But my beef is not with Google, per se. It’s those whom I like to call ‘Shiny New OBject Syndrome’ types. You know, S-N-O-B-S 🙂

The point being, I question if we really need everything reduced to data, or meta data –basically data about data. Do we need an appendage that turns our analog lives that are inherently data-rich in human connections, just to bathe in digital?

In one of my presentations (when asked about Big Data in a Web 2.0 era) I referred to a person who told me how he was befriended on LinkedIn by an old school buddy. Great, he thought, and clicked the button! Then he bumped into the chap a day later, and the ‘friend’ ignored him. In other words, flesh-and-blood alums are so boring, huh? The data-based connection was what the person was after.

Oddly enough, I am planning an upcoming trip, and enjoying the data Google delivers – via Street View. It’s truly amazing how one company can basically index the world as we pass through it. One country at a time. So far Google, which began capturing Street Views in 2007, has 50 countries and counting. Included are Hong Kong, Thailand, Romania, Poland…

Sri Lanka will be soon in this group – reliable sources tell me. I could see why the tourism and leisure industry would want this. For businesses too. Imagine being able to drive through a bridge, walk up the steps of a temple, check out the neighborhood in an area you plan to set up a company etc..

Inviting this kind of visibility, also trains citizens to expect greater transparency in surrounding areas. The new data we will have access to would (and should) inform a nation’s business leaders and public officials to plan for providing data beyond the ‘Street’ level.  We should be able to drive by, virtually, and pick up data, and meta-data: forms, policy papers, constitutional amendments, meeting notes, speeches, parliament bills and voting patterns etc.

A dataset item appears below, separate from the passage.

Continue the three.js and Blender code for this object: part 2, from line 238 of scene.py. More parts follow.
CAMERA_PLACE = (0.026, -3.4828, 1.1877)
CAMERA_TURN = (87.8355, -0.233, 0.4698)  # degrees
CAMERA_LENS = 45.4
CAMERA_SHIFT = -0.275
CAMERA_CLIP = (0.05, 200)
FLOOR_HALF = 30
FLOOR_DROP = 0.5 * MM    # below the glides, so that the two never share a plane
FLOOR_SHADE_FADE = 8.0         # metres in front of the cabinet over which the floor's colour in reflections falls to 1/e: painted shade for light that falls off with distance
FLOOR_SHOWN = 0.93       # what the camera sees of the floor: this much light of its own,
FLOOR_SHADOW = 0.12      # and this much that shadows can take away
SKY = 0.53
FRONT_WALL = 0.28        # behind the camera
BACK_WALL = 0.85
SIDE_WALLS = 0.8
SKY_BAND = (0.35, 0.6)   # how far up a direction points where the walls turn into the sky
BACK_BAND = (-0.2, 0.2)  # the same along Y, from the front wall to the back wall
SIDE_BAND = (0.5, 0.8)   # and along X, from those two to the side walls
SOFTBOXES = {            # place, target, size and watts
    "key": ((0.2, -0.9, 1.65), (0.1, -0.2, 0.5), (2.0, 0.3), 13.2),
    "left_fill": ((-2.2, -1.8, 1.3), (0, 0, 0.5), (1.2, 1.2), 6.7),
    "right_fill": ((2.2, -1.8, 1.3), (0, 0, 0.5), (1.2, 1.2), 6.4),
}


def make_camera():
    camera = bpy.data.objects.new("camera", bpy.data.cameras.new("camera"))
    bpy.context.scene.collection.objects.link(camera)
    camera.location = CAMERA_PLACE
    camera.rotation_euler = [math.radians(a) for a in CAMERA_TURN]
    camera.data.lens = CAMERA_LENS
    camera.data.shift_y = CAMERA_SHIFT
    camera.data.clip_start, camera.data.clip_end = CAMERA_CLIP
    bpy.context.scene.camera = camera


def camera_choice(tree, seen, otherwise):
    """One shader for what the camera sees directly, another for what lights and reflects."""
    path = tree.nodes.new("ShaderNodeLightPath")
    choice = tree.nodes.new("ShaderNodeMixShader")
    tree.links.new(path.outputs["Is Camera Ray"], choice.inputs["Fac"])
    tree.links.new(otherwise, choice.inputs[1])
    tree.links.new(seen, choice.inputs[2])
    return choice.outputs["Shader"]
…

Will these come? Well, look at it this way. In Colombo, the government has been strident in tearing down the physical walls around public places. Cynics see this is as part of the post-war beautification strategy. But even as we will be able to peer into the windows of an un-walled town hall or government institution, (while Google,simultaneously, begins to provide virtual views) the expectation will be for greater access.

It’s an experiment that many will be watching. (No expensive Glasses required)

Coir brushes, smart phones – How a small rural community found a market

The human connection, and the grassroots involvement is a preamble to this story which was published this month in LMD Magazine.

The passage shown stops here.